---------- Dataset excerpt ----------

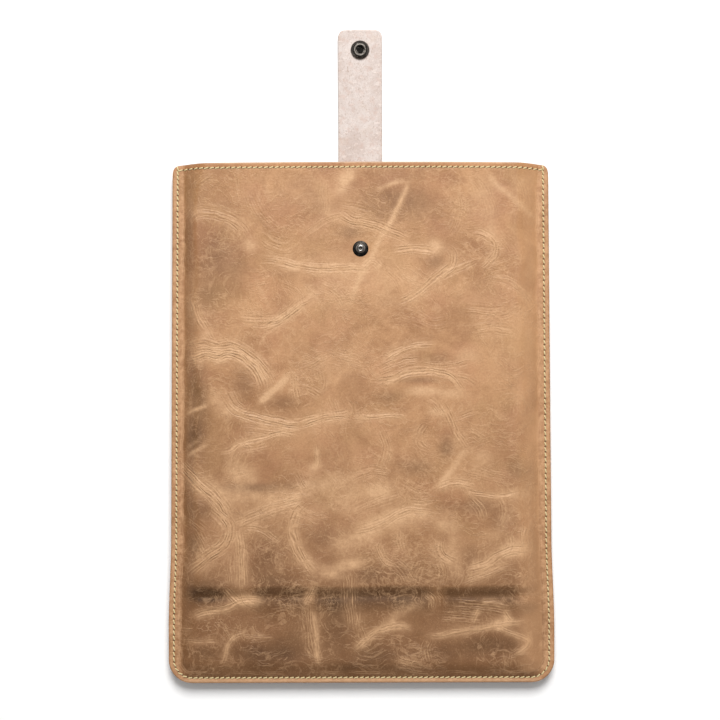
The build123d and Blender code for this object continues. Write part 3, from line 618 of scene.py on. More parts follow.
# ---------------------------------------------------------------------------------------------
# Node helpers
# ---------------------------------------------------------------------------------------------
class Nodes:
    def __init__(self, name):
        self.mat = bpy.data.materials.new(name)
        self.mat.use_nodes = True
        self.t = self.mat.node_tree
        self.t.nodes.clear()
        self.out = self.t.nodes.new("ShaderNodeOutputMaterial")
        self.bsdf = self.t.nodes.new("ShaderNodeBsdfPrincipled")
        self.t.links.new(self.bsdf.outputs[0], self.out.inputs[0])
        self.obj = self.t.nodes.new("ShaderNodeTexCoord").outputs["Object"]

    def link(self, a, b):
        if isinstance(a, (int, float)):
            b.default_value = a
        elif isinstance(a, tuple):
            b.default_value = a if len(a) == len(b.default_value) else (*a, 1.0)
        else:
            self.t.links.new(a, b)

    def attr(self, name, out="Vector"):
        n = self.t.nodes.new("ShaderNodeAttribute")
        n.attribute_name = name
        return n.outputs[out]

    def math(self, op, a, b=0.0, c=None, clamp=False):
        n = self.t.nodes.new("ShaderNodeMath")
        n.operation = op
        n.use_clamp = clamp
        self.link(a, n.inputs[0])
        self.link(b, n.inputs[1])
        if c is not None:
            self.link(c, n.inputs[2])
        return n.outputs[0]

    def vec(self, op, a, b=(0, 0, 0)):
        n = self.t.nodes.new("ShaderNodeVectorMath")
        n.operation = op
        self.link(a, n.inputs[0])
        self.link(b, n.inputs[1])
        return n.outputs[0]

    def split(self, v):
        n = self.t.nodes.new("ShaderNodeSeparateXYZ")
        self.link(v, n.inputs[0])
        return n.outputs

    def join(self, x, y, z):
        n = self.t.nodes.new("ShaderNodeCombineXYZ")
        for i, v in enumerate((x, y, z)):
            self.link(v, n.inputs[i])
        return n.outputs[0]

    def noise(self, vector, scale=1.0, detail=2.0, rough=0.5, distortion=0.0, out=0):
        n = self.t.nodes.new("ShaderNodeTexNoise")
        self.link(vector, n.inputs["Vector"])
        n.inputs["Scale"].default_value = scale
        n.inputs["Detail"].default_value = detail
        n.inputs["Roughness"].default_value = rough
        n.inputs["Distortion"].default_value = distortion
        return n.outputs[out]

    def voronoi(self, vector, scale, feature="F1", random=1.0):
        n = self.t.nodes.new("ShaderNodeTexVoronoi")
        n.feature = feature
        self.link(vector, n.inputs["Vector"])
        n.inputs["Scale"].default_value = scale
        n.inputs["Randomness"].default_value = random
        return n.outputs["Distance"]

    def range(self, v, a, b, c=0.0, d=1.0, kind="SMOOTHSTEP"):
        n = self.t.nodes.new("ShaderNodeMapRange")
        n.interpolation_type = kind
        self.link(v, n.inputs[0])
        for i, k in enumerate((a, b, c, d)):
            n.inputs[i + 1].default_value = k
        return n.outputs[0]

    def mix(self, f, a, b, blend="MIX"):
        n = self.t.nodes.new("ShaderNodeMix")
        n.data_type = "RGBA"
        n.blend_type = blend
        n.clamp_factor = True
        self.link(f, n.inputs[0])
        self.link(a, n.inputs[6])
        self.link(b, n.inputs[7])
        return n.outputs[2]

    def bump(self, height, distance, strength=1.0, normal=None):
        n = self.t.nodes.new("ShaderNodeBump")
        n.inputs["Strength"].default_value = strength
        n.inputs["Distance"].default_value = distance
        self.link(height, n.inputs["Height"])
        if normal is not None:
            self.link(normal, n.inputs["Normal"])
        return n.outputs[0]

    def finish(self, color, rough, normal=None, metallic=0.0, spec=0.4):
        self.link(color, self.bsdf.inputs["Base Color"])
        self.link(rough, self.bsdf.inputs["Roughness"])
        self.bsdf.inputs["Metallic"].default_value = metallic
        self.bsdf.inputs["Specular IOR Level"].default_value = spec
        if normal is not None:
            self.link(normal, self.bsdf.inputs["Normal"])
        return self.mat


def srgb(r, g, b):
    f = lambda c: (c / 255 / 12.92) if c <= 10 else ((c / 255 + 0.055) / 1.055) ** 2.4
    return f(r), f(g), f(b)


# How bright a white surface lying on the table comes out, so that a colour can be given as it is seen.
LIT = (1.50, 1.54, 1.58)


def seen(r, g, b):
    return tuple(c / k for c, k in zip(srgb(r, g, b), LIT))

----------

__Work required__:
Please output the complete data exactly.

__Output of the task__:
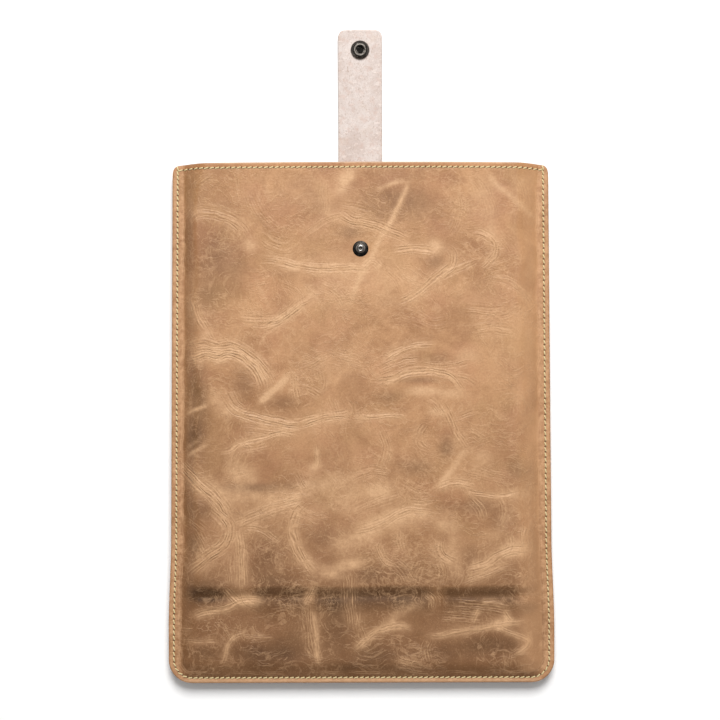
The build123d and Blender code for this object continues. Write part 3, from line 618 of scene.py on. More parts follow.
# ---------------------------------------------------------------------------------------------
# Node helpers
# ---------------------------------------------------------------------------------------------
class Nodes:
    def __init__(self, name):
        self.mat = bpy.data.materials.new(name)
        self.mat.use_nodes = True
        self.t = self.mat.node_tree
        self.t.nodes.clear()
        self.out = self.t.nodes.new("ShaderNodeOutputMaterial")
        self.bsdf = self.t.nodes.new("ShaderNodeBsdfPrincipled")
        self.t.links.new(self.bsdf.outputs[0], self.out.inputs[0])
        self.obj = self.t.nodes.new("ShaderNodeTexCoord").outputs["Object"]

    def link(self, a, b):
        if isinstance(a, (int, float)):
            b.default_value = a
        elif isinstance(a, tuple):
            b.default_value = a if len(a) == len(b.default_value) else (*a, 1.0)
        else:
            self.t.links.new(a, b)

    def attr(self, name, out="Vector"):
        n = self.t.nodes.new("ShaderNodeAttribute")
        n.attribute_name = name
        return n.outputs[out]

    def math(self, op, a, b=0.0, c=None, clamp=False):
        n = self.t.nodes.new("ShaderNodeMath")
        n.operation = op
        n.use_clamp = clamp
        self.link(a, n.inputs[0])
        self.link(b, n.inputs[1])
        if c is not None:
            self.link(c, n.inputs[2])
        return n.outputs[0]

    def vec(self, op, a, b=(0, 0, 0)):
        n = self.t.nodes.new("ShaderNodeVectorMath")
        n.operation = op
        self.link(a, n.inputs[0])
        self.link(b, n.inputs[1])
        return n.outputs[0]

    def split(self, v):
        n = self.t.nodes.new("ShaderNodeSeparateXYZ")
        self.link(v, n.inputs[0])
        return n.outputs

    def join(self, x, y, z):
        n = self.t.nodes.new("ShaderNodeCombineXYZ")
        for i, v in enumerate((x, y, z)):
            self.link(v, n.inputs[i])
        return n.outputs[0]

    def noise(self, vector, scale=1.0, detail=2.0, rough=0.5, distortion=0.0, out=0):
        n = self.t.nodes.new("ShaderNodeTexNoise")
        self.link(vector, n.inputs["Vector"])
        n.inputs["Scale"].default_value = scale
        n.inputs["Detail"].default_value = detail
        n.inputs["Roughness"].default_value = rough
        n.inputs["Distortion"].default_value = distortion
        return n.outputs[out]

    def voronoi(self, vector, scale, feature="F1", random=1.0):
        n = self.t.nodes.new("ShaderNodeTexVoronoi")
        n.feature = feature
        self.link(vector, n.inputs["Vector"])
        n.inputs["Scale"].default_value = scale
        n.inputs["Randomness"].default_value = random
        return n.outputs["Distance"]

    def range(self, v, a, b, c=0.0, d=1.0, kind="SMOOTHSTEP"):
        n = self.t.nodes.new("ShaderNodeMapRange")
        n.interpolation_type = kind
        self.link(v, n.inputs[0])
        for i, k in enumerate((a, b, c, d)):
            n.inputs[i + 1].default_value = k
        return n.outputs[0]

    def mix(self, f, a, b, blend="MIX"):
        n = self.t.nodes.new("ShaderNodeMix")
        n.data_type = "RGBA"
        n.blend_type = blend
        n.clamp_factor = True
        self.link(f, n.inputs[0])
        self.link(a, n.inputs[6])
        self.link(b, n.inputs[7])
        return n.outputs[2]

    def bump(self, height, distance, strength=1.0, normal=None):
        n = self.t.nodes.new("ShaderNodeBump")
        n.inputs["Strength"].default_value = strength
        n.inputs["Distance"].default_value = distance
        self.link(height, n.inputs["Height"])
        if normal is not None:
            self.link(normal, n.inputs["Normal"])
        return n.outputs[0]

    def finish(self, color, rough, normal=None, metallic=0.0, spec=0.4):
        self.link(color, self.bsdf.inputs["Base Color"])
        self.link(rough, self.bsdf.inputs["Roughness"])
        self.bsdf.inputs["Metallic"].default_value = metallic
        self.bsdf.inputs["Specular IOR Level"].default_value = spec
        if normal is not None:
            self.link(normal, self.bsdf.inputs["Normal"])
        return self.mat


def srgb(r, g, b):
    f = lambda c: (c / 255 / 12.92) if c <= 10 else ((c / 255 + 0.055) / 1.055) ** 2.4
    return f(r), f(g), f(b)


# How bright a white surface lying on the table comes out, so that a colour can be given as it is seen.
LIT = (1.50, 1.54, 1.58)


def seen(r, g, b):
    return tuple(c / k for c, k in zip(srgb(r, g, b), LIT))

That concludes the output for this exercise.